You keep achieving. Your brain keeps finding reasons it doesn’t count.
It’s Not a Syndrome. It’s a Pattern
What we usually call imposter syndrome isn’t a syndrome. It’s a pattern, and understanding where it comes from matters more than the label. At the root of every imposter moment is the same thing: an inability to internalise your own success. You achieve, you deliver, you get the promotion or the praise, and instead of that becoming part of how you see yourself, it slides straight off. Your brain files it under luck, timing, or other people, then goes back to scanning for the gap.

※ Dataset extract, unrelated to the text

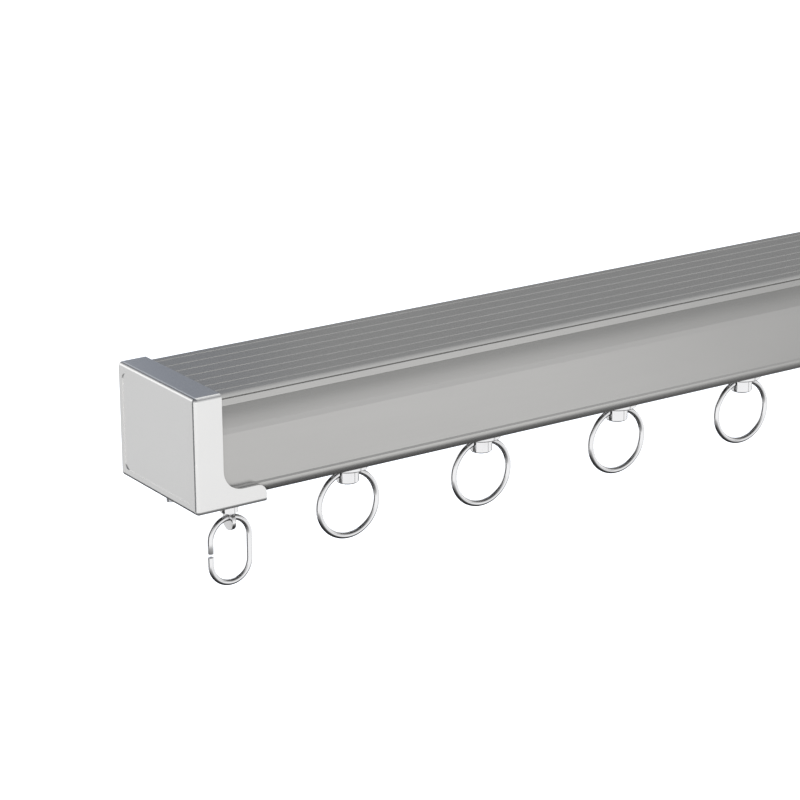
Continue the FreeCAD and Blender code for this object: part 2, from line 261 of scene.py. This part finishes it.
def anodised_finish():
    """Satin anodised aluminium. The fine lines that the die leaves along it spread what it reflects."""
    material, tree, shader = finish_base("satin_anodised", (0.523, 0.518, 0.505), 0.23, 0.9)
    lines = grain(tree, (9, 3100, 3100))
    clouds = grain(tree, (22, 70, 70), 2.0)
    along = shader_kind(tree, "CombineXYZ")
    along.inputs["X"].default_value = 1.0
    tree.links.new(along.outputs["Vector"], shader.inputs["Tangent"])
    shader.inputs["Anisotropic"].default_value = 0.88
    shader.inputs["Anisotropic Rotation"].default_value = 0.25
    tree.links.new(spread(tree, lines, 0.22, 0.24), shader.inputs["Roughness"])
    tint(tree, shader, spread(tree, clouds, 0.0, 1.0), (0.516, 0.511, 0.498), (0.53, 0.525, 0.512))
    relief(tree, shader, lines, 0.02, 0.01)
    return material


def cap_finish():
    """Moulded plastic with a thin satin silver coat, and a trace of mould texture."""
    material, tree, shader = finish_base("silvered_plastic", (0.79, 0.785, 0.776), 0.2, 0.85)
    pores = grain(tree, (1400, 1400, 1400), 2.0)
    clouds = grain(tree, (40, 40, 40), 1.0)
    tree.links.new(spread(tree, pores, 0.18, 0.22, noise_lowest, noise_highest), shader.inputs["Roughness"])
    share = spread(tree, clouds, 0.0, 1.0, noise_lowest, noise_highest)
    tint(tree, shader, share, (0.775, 0.77, 0.761), (0.795, 0.79, 0.781))
    relief(tree, shader, pores, 0.03, 0.01)
    return material


def plated_finish(name, roughness):
    """Bright plating with faint polishing marks."""
    material, tree, shader = finish_base(name, (0.84, 0.84, 0.85), roughness, 1.0)
    marks = grain(tree, (420, 420, 420), 4.0)
    tree.links.new(spread(tree, marks, roughness * 0.6, roughness * 1.5), shader.inputs["Roughness"])
    relief(tree, shader, marks, 0.04, 0.02)
    return material


def steel_finish(name, colour, roughness, scale):
    """Plain steel with fine marks, at a scale for each axis."""
    material, tree, shader = finish_base(name, colour, roughness, 1.0)
    marks = grain(tree, scale)
    tree.links.new(spread(tree, marks, roughness * 0.75, roughness * 1.3), shader.inputs["Roughness"])
    relief(tree, shader, marks, 0.15, 0.02)
    return material


def moulded_finish(name, colour, roughness, texture):
    """Plain moulded plastic, its colour a little uneven and its surface faintly textured."""
    material, tree, shader = finish_base(name, colour, roughness)
    clouds = grain(tree, (140, 140, 140), 2.0)
    pores = grain(tree, (3200, 3200, 3200), 2.0)
    darker = tuple(channel * 0.95 for channel in colour)
    tint(tree, shader, spread(tree, clouds, 0.0, 1.0), darker, colour)
    tree.links.new(spread(tree, pores, roughness * 0.85, roughness * 1.15), shader.inputs["Roughness"])
    relief(tree, shader, pores, texture, 0.01)
    return material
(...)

This shows up differently for everyone. For some, it’s a flicker of doubt before a big meeting. For others, it’s a persistent, exhausting undercurrent running beneath almost every decision. Both are real. Both deserve your attention.
Left unchecked, this pattern is costly. It drives chronic over-preparation, reluctance to delegate, and difficulty accepting recognition, and it wears you down long before anyone else notices. Attribute your wins to luck often enough, and genuine confidence never gets the chance to build. At its most extreme, it pushes capable people to opt out of opportunities, stay in roles below their ability, or burn out proving something they proved long ago.

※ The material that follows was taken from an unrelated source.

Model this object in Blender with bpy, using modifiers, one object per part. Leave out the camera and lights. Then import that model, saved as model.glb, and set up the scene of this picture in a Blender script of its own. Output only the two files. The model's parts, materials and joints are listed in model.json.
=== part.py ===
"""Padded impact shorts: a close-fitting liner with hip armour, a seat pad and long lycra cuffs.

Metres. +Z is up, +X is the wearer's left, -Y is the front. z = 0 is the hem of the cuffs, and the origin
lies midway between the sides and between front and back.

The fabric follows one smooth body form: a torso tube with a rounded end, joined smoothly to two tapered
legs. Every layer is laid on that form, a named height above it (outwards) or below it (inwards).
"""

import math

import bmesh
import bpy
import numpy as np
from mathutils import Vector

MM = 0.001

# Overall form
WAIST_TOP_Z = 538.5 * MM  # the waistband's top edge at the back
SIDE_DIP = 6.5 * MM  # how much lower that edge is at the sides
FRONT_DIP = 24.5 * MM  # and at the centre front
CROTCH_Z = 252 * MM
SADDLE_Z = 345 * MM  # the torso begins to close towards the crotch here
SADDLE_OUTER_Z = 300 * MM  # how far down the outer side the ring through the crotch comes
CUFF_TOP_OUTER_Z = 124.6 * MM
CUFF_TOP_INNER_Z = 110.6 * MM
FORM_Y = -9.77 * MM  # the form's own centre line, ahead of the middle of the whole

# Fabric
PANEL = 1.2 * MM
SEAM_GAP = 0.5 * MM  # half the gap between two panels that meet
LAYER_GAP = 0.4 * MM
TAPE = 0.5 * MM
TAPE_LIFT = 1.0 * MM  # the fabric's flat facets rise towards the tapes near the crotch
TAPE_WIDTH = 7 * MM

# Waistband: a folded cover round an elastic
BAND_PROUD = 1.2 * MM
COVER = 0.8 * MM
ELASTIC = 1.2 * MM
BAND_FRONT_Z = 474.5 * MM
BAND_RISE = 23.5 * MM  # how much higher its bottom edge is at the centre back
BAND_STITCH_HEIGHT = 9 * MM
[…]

Name the pattern for what it is, though, and you get that energy back. You make bolder calls, speak with more authority, and take up the space your role actually requires, instead of over-working to stay ahead of being “found out.” This isn’t a side conversation about wellbeing. It’s a performance conversation, and it belongs at the centre of how you lead.
Foot Still on the Brake
Being held captive by your Imposter is a little bit like keeping your foot on the brake while everyone else puts theirs on the gas padel. You’re a genuinely skilled driver. The engine is strong, the road is clear, but you don’t trust your own hands on the wheel, so you brake through every straight and watch drivers with half your skill sail past.
One Bad Meeting Away
A couple of years ago I coached Mandy (not her real name), a senior leader in aviation: highly experienced, widely respected, the person her organisation turned to under pressure. From the outside, composure and capability. From the inside, “one bad meeting away from everyone realising she didn’t belong.”
Every piece of positive feedback, she discounted. Every achievement, she put down to good timing, a strong team, or luck. Asked to list ten things she’d achieved that no one else on her team could have delivered, she struggled, not because the list wasn’t there, but because her brain wasn’t trained to hold onto evidence of her own capability. It scanned for gaps instead.

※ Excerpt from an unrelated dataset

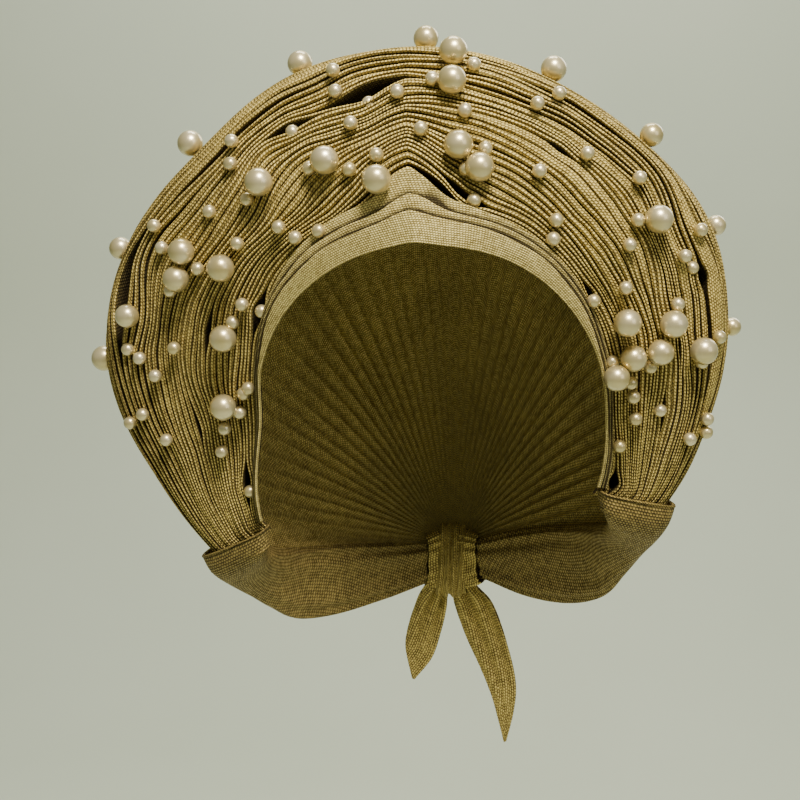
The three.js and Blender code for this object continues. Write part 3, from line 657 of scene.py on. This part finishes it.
def band(rows, share, turn, grow, squareness=0.62):
    """Points round the sections of a wound band. Share is how far along, turn is the angle round the
    section, and grow is how far each point stands out from it, in millimetres."""
    row = table_curve(rows, share)
    outer, inner, thick = row[:, 0:3], row[:, 3:6], row[:, 6]
    centre, half = (outer + inner) / 2, (outer - inner) / 2
    ahead = np.gradient(centre, axis=0)
    across = np.cross(ahead, half)
    across /= np.linalg.norm(across, axis=-1, keepdims=True)

    def squared(wave):
        return (np.sign(wave) * np.abs(wave) ** squareness)[None, :, None]

    reach = np.linalg.norm(half, axis=-1, keepdims=True)[:, None]
    out = half[:, None] / reach
    return (centre[:, None] + out * squared(np.cos(turn)) * (reach + grow[..., None])
            + across[:, None] * squared(np.sin(turn)) * (thick[:, None, None] / 2 + grow[..., None]))


for node, rows, seed in (("left_wrap", LEFT_WRAP, 41), ("right_wrap", RIGHT_WRAP, 42)):
    share = np.linspace(0, 1, WRAP_ALONG)
    turn = np.linspace(0, 2 * math.pi, WRAP_ROUND, endpoint=False)
    crumple = drift(seed, share[:, None] * 10, turn[None, :], (2.2, 1.4), 0.9)
    crumple *= np.sin(np.clip(share[:, None] * 6, 0, math.pi / 2))
    wander = drift(seed + 10, share[:, None] * 10, turn[None, :], (3, 2), 1.0)
    pulls = PULL_DEPTH * np.sin(PULLS * turn[None, :] + 2.5 * wander)
    grow = crumple + pulls * np.clip(share[:, None] * 1.6 - 0.45, 0, 1)
    surface = band(rows, share, turn, grow)
    inward = surface[0].mean(axis=0) - surface[0]
    inward /= np.linalg.norm(inward, axis=-1, keepdims=True)
    ahead = (surface[6] - surface[0]).mean(axis=0)
    ahead /= np.linalg.norm(ahead)
    rolled = np.stack([surface[0] + inward * a + ahead * b for a, b in ROLLED_EDGE])
    surface = np.concatenate([rolled, surface])
    closed = np.concatenate([surface, surface[:, :1]], axis=1)
    threads = np.stack([running_length(closed, 1), running_length(closed, 0)], axis=-1)
    wrap = grid_mesh(node + "_cloth", surface, threads, around=True)
    wrap.data.materials.append(shaded_wrap_cloth)
    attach(wrap, "root")
    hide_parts(node)
    length = float(running_length(closed.mean(axis=1, keepdims=True), 0)[-1, 0]) / 1000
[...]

We spent several sessions on what I call a capability audit, examining her track record and the beliefs behind each outcome. Slowly, the narrative shifted: an honest assessment of what she actually brought. She stopped managing her fear of being found out and started leading from what she knew to be true.
“The beauty of the impostor syndrome is you vacillate between extreme egomania and a complete feeling of: ‘I’m a fraud! Oh God, they’re on to me! I’m a fraud!’ So you just try to ride the egomania when it comes and enjoy it, and then slide through the idea of fraud.” — Tina Fey
The Research Has a Twist
Imposter syndrome was first identified by psychologists Pauline Clance and Suzanne Imes in 1978, in high-achieving women. It’s since been found to affect up to 70% of people across genders, though it stays more chronic and more career-limiting for women, especially women of colour and women in senior leadership.
Here’s the twist: MIT Sloan’s Basima Tewfik found that people experiencing imposter thoughts were rated as more interpersonally effective by colleagues, likely because the self-doubt drives better listening and sharper questions. The doubt itself isn’t the problem. The problem is when it becomes the only lens you see yourself through.
You can’t out-achieve this cycle. You can only interrupt it.
Here are four circuit breakers that do exactly that.
- Name it in the moment: when the imposter voice appears, name it out loud or in writing: “That’s imposter syndrome talking.” Naming it creates distance between you and the thought. You are not the thought. The thought is a pattern and patterns can be interrupted.
- Audit your attributions: for your last five significant achievements, write down what you attribute each one to. If your list is full of luck, timing, other people and empty of your own skill, judgment, and effort, your attribution pattern is the problem, not your capability.
- Stop using “just” and “only”: pay attention to how you describe your experience and achievements. “I’ve just been in the role for two years.” “I only managed a small team.” Language that minimises is imposter syndrome in action. Remove the qualifiers and notice how differently the same fact lands.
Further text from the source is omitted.